Return, exactly as written, every line from the first line of the data below through the line that contains "edge_r = 0.1; // [0.04:0.01:0.2]".

> _Records with modeling code_
###
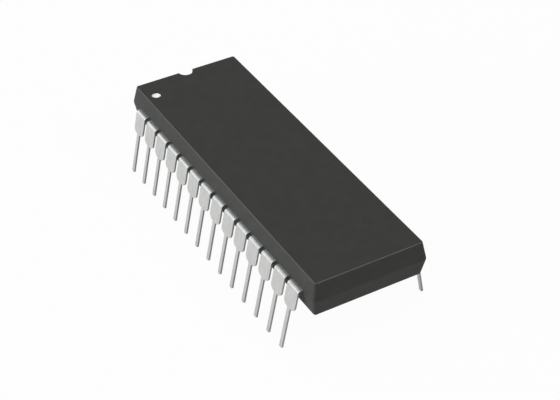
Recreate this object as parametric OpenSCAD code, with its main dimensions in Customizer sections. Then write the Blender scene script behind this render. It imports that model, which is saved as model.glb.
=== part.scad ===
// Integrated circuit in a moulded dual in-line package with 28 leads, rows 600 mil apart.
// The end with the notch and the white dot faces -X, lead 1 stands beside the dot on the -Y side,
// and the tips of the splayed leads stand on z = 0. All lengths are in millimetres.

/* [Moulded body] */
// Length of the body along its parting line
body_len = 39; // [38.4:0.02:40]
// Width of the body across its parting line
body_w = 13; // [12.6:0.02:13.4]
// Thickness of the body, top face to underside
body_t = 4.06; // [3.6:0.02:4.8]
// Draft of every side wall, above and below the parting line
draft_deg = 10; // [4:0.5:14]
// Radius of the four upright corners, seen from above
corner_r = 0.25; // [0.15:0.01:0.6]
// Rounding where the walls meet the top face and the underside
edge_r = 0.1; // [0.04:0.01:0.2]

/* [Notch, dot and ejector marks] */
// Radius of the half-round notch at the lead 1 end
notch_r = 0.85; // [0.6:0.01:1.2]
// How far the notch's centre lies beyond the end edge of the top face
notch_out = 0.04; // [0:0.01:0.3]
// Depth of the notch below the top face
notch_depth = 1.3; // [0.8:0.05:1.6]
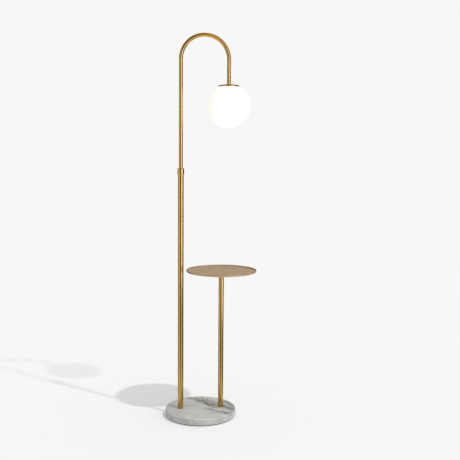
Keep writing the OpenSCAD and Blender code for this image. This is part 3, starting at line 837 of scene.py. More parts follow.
###
> _SOLUTION FOR THIS EXERCISE_
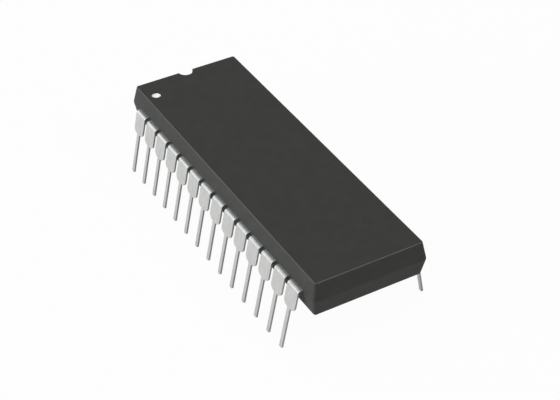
Recreate this object as parametric OpenSCAD code, with its main dimensions in Customizer sections. Then write the Blender scene script behind this render. It imports that model, which is saved as model.glb.
=== part.scad ===
// Integrated circuit in a moulded dual in-line package with 28 leads, rows 600 mil apart.
// The end with the notch and the white dot faces -X, lead 1 stands beside the dot on the -Y side,
// and the tips of the splayed leads stand on z = 0. All lengths are in millimetres.

/* [Moulded body] */
// Length of the body along its parting line
body_len = 39; // [38.4:0.02:40]
// Width of the body across its parting line
body_w = 13; // [12.6:0.02:13.4]
// Thickness of the body, top face to underside
body_t = 4.06; // [3.6:0.02:4.8]
// Draft of every side wall, above and below the parting line
draft_deg = 10; // [4:0.5:14]
// Radius of the four upright corners, seen from above
corner_r = 0.25; // [0.15:0.01:0.6]
// Rounding where the walls meet the top face and the underside
edge_r = 0.1; // [0.04:0.01:0.2]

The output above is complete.